PROBLEM
Your task is to repeat, word for word, the line containing "obj.parent = empty" and all lines that follow it to the end of the material, and no other lines.

DATA
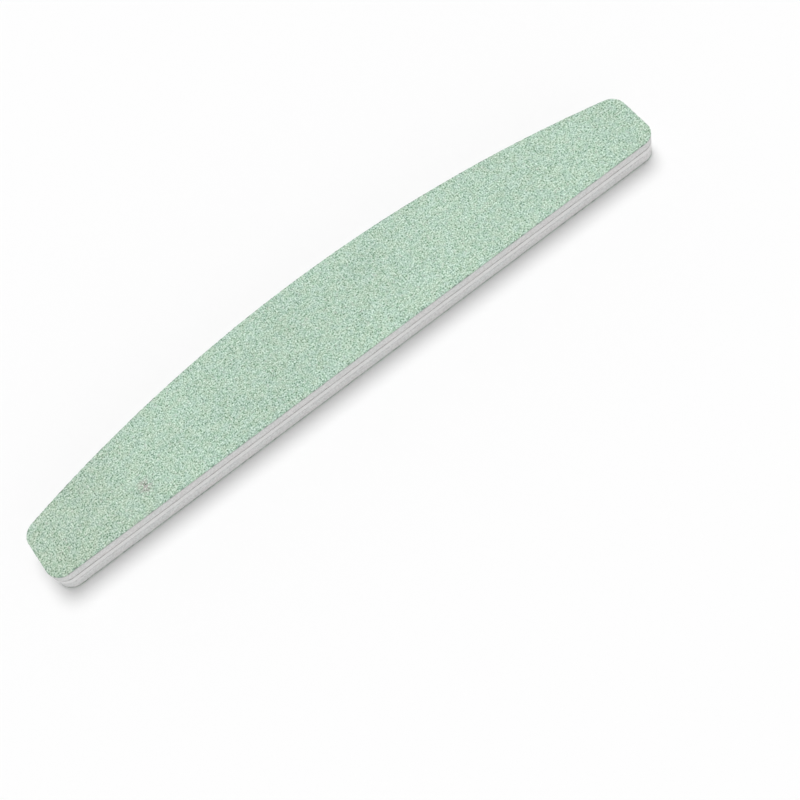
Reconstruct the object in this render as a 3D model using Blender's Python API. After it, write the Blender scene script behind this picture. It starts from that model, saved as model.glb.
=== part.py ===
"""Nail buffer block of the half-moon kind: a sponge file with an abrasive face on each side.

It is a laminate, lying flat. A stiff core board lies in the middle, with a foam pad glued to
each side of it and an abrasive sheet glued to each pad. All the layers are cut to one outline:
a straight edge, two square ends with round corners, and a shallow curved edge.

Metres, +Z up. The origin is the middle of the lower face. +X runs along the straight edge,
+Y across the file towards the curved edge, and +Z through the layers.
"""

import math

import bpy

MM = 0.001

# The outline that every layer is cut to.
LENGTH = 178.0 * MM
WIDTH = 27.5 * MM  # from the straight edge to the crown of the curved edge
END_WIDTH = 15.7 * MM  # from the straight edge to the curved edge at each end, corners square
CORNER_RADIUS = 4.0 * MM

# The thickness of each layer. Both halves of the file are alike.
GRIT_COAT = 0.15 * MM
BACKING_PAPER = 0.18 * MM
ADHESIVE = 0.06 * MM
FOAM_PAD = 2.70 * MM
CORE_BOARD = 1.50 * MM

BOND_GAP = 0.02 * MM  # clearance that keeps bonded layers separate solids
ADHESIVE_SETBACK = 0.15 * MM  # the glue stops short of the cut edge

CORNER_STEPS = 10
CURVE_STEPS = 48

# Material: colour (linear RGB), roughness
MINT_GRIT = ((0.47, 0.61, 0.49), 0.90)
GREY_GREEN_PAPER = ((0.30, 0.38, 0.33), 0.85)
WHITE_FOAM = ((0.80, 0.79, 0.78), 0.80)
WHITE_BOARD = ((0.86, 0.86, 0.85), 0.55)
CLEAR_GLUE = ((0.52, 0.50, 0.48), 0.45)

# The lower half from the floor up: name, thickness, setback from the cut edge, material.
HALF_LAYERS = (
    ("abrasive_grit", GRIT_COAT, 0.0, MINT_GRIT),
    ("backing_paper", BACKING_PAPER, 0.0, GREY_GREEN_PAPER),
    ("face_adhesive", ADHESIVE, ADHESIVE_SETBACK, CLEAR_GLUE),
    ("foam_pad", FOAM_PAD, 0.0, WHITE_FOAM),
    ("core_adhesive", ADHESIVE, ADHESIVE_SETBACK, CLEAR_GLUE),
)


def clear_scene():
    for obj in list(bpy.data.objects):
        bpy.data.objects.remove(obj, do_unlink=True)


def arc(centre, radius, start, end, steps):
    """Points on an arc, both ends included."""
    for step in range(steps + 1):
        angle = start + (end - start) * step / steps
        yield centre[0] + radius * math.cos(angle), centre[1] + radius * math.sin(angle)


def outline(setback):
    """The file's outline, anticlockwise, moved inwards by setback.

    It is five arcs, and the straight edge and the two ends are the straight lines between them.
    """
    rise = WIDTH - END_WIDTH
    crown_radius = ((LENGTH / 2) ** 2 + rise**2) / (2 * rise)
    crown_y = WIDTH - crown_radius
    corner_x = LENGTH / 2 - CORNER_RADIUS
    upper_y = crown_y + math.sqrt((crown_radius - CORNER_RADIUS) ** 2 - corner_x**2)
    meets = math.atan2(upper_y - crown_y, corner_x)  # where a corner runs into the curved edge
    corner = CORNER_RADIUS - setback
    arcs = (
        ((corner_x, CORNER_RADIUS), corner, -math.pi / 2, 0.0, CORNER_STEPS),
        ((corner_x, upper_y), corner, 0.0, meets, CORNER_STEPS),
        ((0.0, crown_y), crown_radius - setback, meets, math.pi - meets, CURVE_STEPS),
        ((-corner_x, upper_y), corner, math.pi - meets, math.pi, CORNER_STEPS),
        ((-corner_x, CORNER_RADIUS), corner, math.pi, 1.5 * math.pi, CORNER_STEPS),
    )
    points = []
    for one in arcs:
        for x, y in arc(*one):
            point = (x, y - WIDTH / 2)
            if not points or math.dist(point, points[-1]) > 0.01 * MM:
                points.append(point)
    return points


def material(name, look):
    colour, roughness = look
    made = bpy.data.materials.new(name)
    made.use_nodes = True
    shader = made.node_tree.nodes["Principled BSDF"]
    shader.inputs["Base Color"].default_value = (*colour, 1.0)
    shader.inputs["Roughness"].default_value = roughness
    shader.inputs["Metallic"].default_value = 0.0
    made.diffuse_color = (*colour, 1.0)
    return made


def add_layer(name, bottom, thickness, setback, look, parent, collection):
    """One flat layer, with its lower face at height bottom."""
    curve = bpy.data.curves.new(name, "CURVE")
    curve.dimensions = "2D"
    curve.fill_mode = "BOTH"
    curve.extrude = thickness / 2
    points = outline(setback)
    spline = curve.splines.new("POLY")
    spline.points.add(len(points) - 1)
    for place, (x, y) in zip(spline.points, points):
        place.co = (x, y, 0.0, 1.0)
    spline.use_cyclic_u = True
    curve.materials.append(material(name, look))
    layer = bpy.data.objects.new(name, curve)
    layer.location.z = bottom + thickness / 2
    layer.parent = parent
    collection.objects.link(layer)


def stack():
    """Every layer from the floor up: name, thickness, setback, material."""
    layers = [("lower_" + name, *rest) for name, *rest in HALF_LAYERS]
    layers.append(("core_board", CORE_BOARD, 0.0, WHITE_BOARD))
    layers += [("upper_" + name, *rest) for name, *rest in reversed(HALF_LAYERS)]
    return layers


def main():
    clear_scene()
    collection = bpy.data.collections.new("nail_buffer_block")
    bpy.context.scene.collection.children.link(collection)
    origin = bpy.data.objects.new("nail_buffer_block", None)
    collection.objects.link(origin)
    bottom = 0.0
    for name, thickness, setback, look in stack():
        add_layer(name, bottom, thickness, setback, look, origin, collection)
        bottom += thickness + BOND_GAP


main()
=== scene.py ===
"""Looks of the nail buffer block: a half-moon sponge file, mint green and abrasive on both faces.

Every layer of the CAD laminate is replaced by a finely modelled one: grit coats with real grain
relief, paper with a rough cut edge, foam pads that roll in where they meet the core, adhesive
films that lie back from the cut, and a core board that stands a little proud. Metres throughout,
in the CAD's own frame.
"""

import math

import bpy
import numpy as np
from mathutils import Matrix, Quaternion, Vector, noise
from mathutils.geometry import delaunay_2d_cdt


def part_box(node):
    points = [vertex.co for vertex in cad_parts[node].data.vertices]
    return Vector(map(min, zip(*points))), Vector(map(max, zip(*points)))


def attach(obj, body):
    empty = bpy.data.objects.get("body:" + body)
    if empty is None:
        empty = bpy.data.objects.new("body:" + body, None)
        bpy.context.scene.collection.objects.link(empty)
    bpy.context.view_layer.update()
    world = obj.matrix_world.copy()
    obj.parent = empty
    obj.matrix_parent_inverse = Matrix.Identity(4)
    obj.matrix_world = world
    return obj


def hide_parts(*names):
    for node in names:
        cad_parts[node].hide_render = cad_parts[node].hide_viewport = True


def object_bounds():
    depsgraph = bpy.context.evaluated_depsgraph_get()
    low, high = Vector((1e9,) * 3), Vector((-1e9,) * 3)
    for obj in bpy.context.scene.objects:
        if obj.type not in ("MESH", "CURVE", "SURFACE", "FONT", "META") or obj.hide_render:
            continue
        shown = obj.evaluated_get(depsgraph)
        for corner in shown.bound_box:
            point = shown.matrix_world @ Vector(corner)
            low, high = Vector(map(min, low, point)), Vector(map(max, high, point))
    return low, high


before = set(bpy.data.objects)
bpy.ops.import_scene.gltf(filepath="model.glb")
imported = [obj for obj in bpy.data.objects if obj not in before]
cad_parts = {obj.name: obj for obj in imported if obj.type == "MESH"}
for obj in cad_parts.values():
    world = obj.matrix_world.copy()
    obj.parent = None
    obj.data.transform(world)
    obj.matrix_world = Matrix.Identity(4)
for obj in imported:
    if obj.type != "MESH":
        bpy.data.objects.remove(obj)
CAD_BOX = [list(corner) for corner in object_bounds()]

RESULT
    obj.parent = empty
    obj.matrix_parent_inverse = Matrix.Identity(4)
    obj.matrix_world = world
    return obj


def hide_parts(*names):
    for node in names:
        cad_parts[node].hide_render = cad_parts[node].hide_viewport = True


def object_bounds():
    depsgraph = bpy.context.evaluated_depsgraph_get()
    low, high = Vector((1e9,) * 3), Vector((-1e9,) * 3)
    for obj in bpy.context.scene.objects:
        if obj.type not in ("MESH", "CURVE", "SURFACE", "FONT", "META") or obj.hide_render:
            continue
        shown = obj.evaluated_get(depsgraph)
        for corner in shown.bound_box:
            point = shown.matrix_world @ Vector(corner)
            low, high = Vector(map(min, low, point)), Vector(map(max, high, point))
    return low, high


before = set(bpy.data.objects)
bpy.ops.import_scene.gltf(filepath="model.glb")
imported = [obj for obj in bpy.data.objects if obj not in before]
cad_parts = {obj.name: obj for obj in imported if obj.type == "MESH"}
for obj in cad_parts.values():
    world = obj.matrix_world.copy()
    obj.parent = None
    obj.data.transform(world)
    obj.matrix_world = Matrix.Identity(4)
for obj in imported:
    if obj.type != "MESH":
        bpy.data.objects.remove(obj)
CAD_BOX = [list(corner) for corner in object_bounds()]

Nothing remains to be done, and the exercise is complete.